If people are not mature, educated, and self disciplined enough to take care of themselves, they must be called to heel. This is even more true in the case of parents failing to provide for the health of their children .
If all it takes is a tax to do so, then I am convinced they-the-fat are not that serious about their wish to drink soda. And so be it; we're all better off for it.
You would give up your freedom so that someone else's pet isn't fat? Really? If people are not self disciplined enough to stay healthy, then they should be the ones who pay the consequences. Forcing everyone to pay taxes , or even worse, banning products entirely, because some people are irresponsible is moronic, and is adverse to the ideals of freedom and personal responsibility this country was built on. If people allow their children to be fat, then they are bad parents. Boo-hoo. It happens every day. Would you support legislation that requires parents to spend a certain number of hours a week with their kids , and give a certain number of hugs every day, to be reported to big brother? How about a license to breed? Does that sound like a good idea to you, too? Other people's children are none of your business.

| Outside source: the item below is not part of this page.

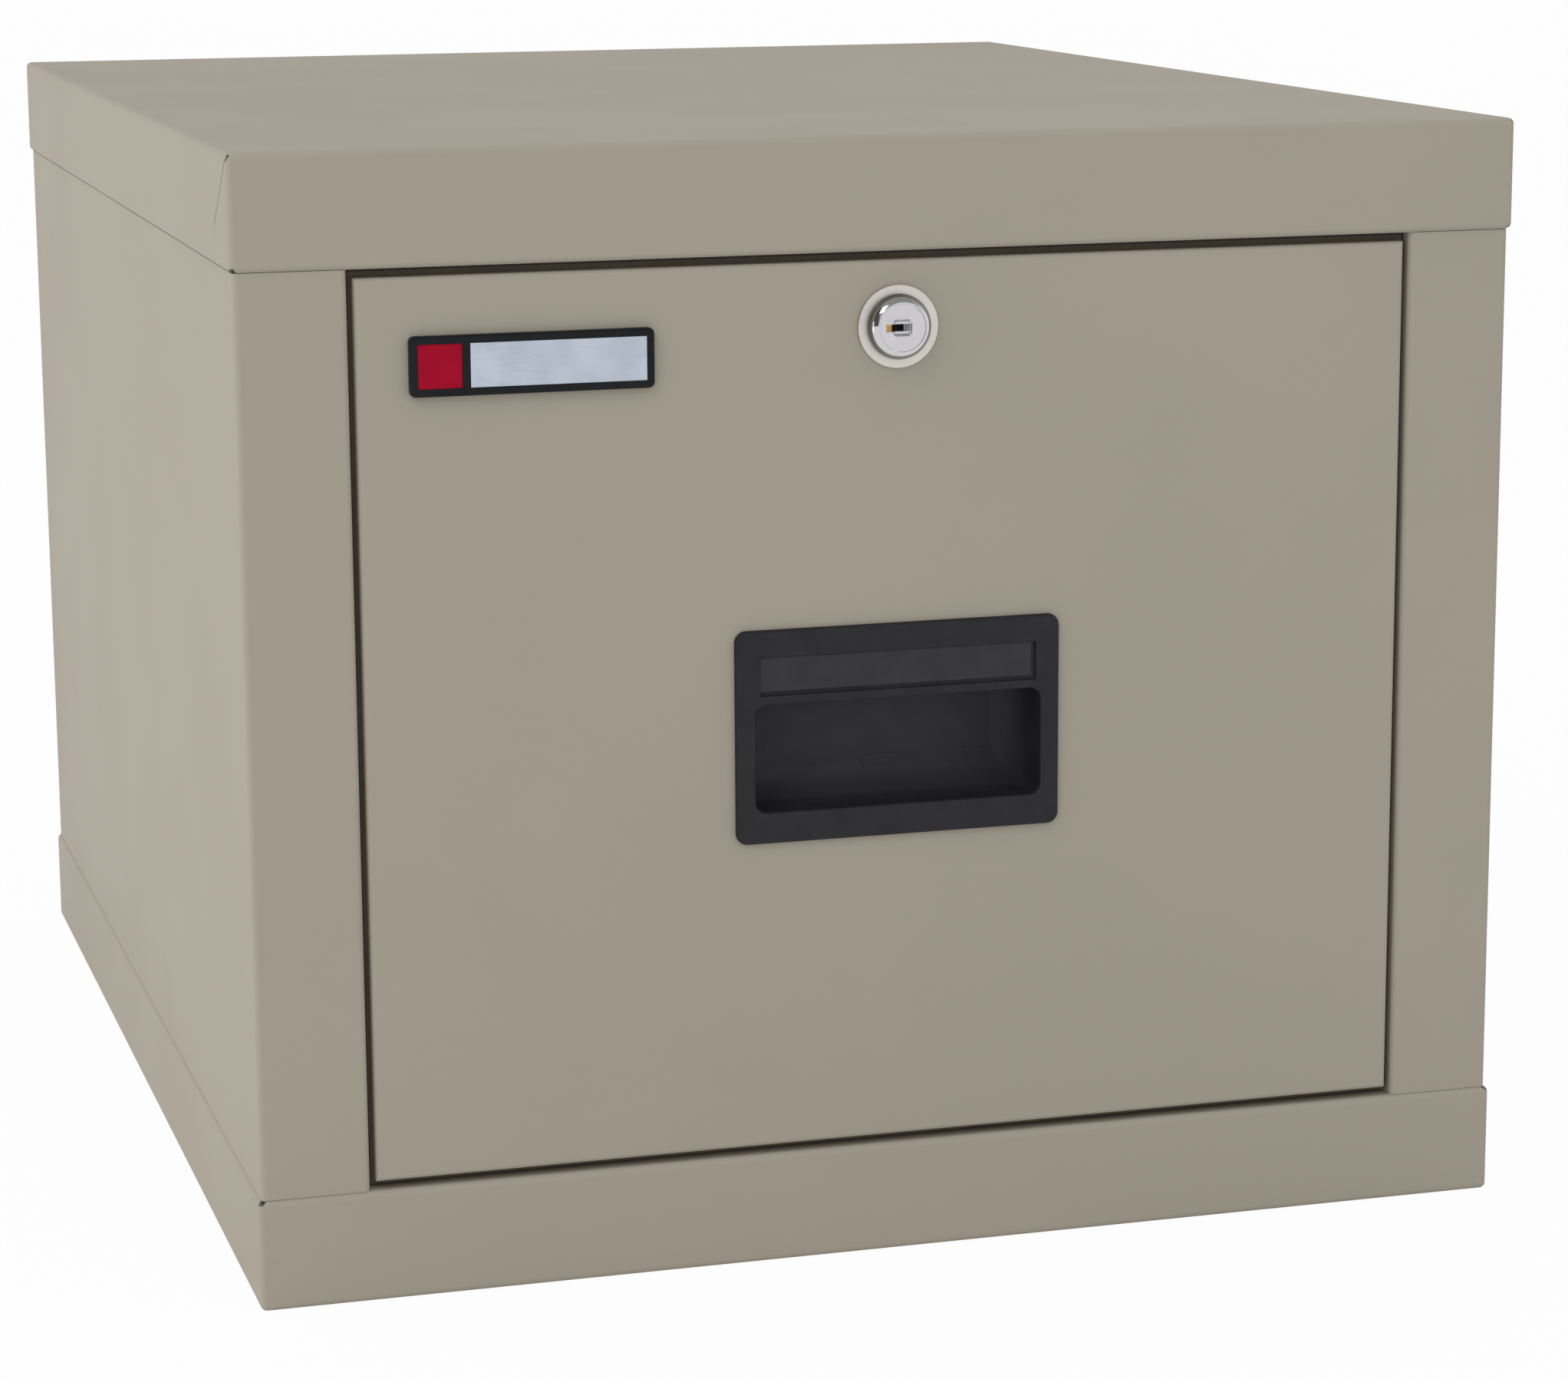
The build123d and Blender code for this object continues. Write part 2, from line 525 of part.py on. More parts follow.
for side, hand in ((-1, "left"), (1, "right")):
    with BuildPart() as slide_outer:
        with BuildSketch(facing_front(SLIDE_FRONT)):
            section_bar(side, 0, SLIDE_GAUGE, -SLIDE_HALF, SLIDE_HALF)
            section_pair(side, 0, RACE_END, OUTER_RACE, SLIDE_HALF)
            section_pair(side, RACE_END - SLIDE_GAUGE, RACE_END, OUTER_RACE - RACE_LIP, SLIDE_HALF)
        extrude(amount=-SLIDE_LENGTH)
        with Locations(*screw_places(LINER_HALF, CABINET_SCREW_PLACES)):
            Cylinder(SCREW_RADIUS + SCREW_FIT, 4 * SLIDE_GAUGE, mode=Mode.SUBTRACT)
    slide_outer.part.label = f"slide_outer_{hand}"
    export_step(slide_outer.part, f"parts/slide_outer_{hand}.step")

    with BuildPart() as slide_middle:
        with BuildSketch(facing_front(MIDDLE_FRONT)):
            section_bar(side, MIDDLE_OFFSET, MIDDLE_OFFSET + SLIDE_GAUGE, -MIDDLE_TOP, MIDDLE_TOP)
            section_pair(side, MIDDLE_OFFSET, RACE_END, MIDDLE_RACE, MIDDLE_TOP)
            section_pair(
                side,
                RACE_END - SLIDE_GAUGE,
                RACE_END,
                MIDDLE_RACE - RACE_LIP,
                MIDDLE_TOP + RACE_LIP,
            )
        extrude(amount=-MIDDLE_LENGTH)
    slide_middle.part.label = f"slide_middle_{hand}"
    export_step(slide_middle.part, f"parts/slide_middle_{hand}.step")

    with BuildPart() as slide_inner:
        with BuildSketch(facing_front(SLIDE_FRONT)):
            section_bar(side, SLIDE_THICKNESS - SLIDE_GAUGE, SLIDE_THICKNESS, -INNER_TOP, INNER_TOP)
            section_pair(side, INNER_OFFSET, SLIDE_THICKNESS, INNER_TOP - SLIDE_GAUGE, INNER_TOP)
        extrude(amount=-SLIDE_LENGTH)
        with Locations(*screw_places(DRAWER_WIDTH / 2, DRAWER_SCREW_PLACES)):
            Cylinder(SCREW_RADIUS + SCREW_FIT, 4 * SLIDE_GAUGE, mode=Mode.SUBTRACT)
    slide_inner.part.label = f"slide_inner_{hand}"
    export_step(slide_inner.part, f"parts/slide_inner_{hand}.step")

# Ball cages and balls, a pair of rows in each slide
CAGE_SETS = (
    ("outer", OUTER_CAGE_OFFSET, OUTER_BALLS, OUTER_CAGE_MIDDLE),
    ("inner", INNER_CAGE_OFFSET, INNER_BALLS, INNER_CAGE_MIDDLE),
)
for ring, near, level, middle in CAGE_SETS:
    with BuildPart() as ball_cages:
        with BuildSketch(facing_front(middle - CAGE_LENGTH / 2)):
            for side in (-1, 1):
                high = level + CAGE_SHEET / 2
                section_bar(side, near, near + CAGE_SHEET, -high, high)
                section_pair(side, near, CAGE_END, high - CAGE_SHEET, high)
        extrude(amount=-CAGE_LENGTH)
        for side in (-1, 1):
            with Locations(*ball_places(side, level, middle)):
                Cylinder(BALL / 2 + CAGE_GAP / 2, 2 * CAGE_SHEET, mode=Mode.SUBTRACT)
    ball_cages.part.label = f"{ring}_ball_cages"
    export_step(ball_cages.part, f"parts/{ring}_ball_cages.step")

    with BuildPart() as balls:
        for side in (-1, 1):
            with Locations(*ball_places(side, level, middle)):
                Sphere(BALL / 2)
    balls.part.label = f"{ring}_balls"
    export_step(balls.part, f"parts/{ring}_balls.step")


def slide_screws(offset, places, head_height, grip):
    """Adds the screws of both slides: heads towards the middle for a positive head height."""
    for side in (-1, 1):
        for place in places:
            seat = Plane(
                origin=(side * offset, place, SLIDE_CENTRE),
                z_dir=(-side * math.copysign(1, head_height), 0, 0),
            )
            with BuildSketch(seat) as head:
                Circle(SCREW_HEAD_RADIUS)
            extrude(head.sketch, amount=abs(head_height))
            with BuildSketch(seat) as shank:
                Circle(SCREW_RADIUS)
            extrude(shank.sketch, amount=-grip)


# Slide screws: wafer heads inside the outer members, pan heads inside the inner members
with BuildPart() as slide_cabinet_screws:
    slide_screws(
        LINER_HALF - SLIDE_GAUGE,
        CABINET_SCREW_PLACES,
        WAFER_HEAD,
        SLIDE_GAUGE + INNER_SHEET + SCREW_TAIL,
    )
slide_cabinet_screws.part.label = "slide_cabinet_screws"
export_step(slide_cabinet_screws.part, "parts/slide_cabinet_screws.step")

with BuildPart() as slide_drawer_screws:
    slide_screws(
        DRAWER_WIDTH / 2 + SLIDE_GAUGE,
        DRAWER_SCREW_PLACES,
        -PAN_HEAD,
        SLIDE_GAUGE + INNER_SHEET + SCREW_TAIL / 2,
    )
slide_drawer_screws.part.label = "slide_drawer_screws"
export_step(slide_drawer_screws.part, "parts/slide_drawer_screws.step")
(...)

Who said I was giving up any freedom? Obviously I was baiting a bit, but you have not suggested any reason why one set of ideals is better than any other.
What do you mean "ideals of freedom and personal responsibility this country was built on"? Because whatever Locke, Hobbes, and Smith had to say that inspired the framers, there is a lot more than airy idealism that went into building this country, including slavery, genocide, piracy, imperialism, war , civil war, industrialization, socialization, and a few other important building blocks that don't sit to square with the Declaration of Independence.
Modern liberalism is the source of both those ideals that sparked the framers spirit and the idea that democratic utilitarianism might see us through our technological adolescence. And a lot of other oft maligned progressive platforms.
Other's people's children are frequently the business of others, for many obvious and subtle reasons.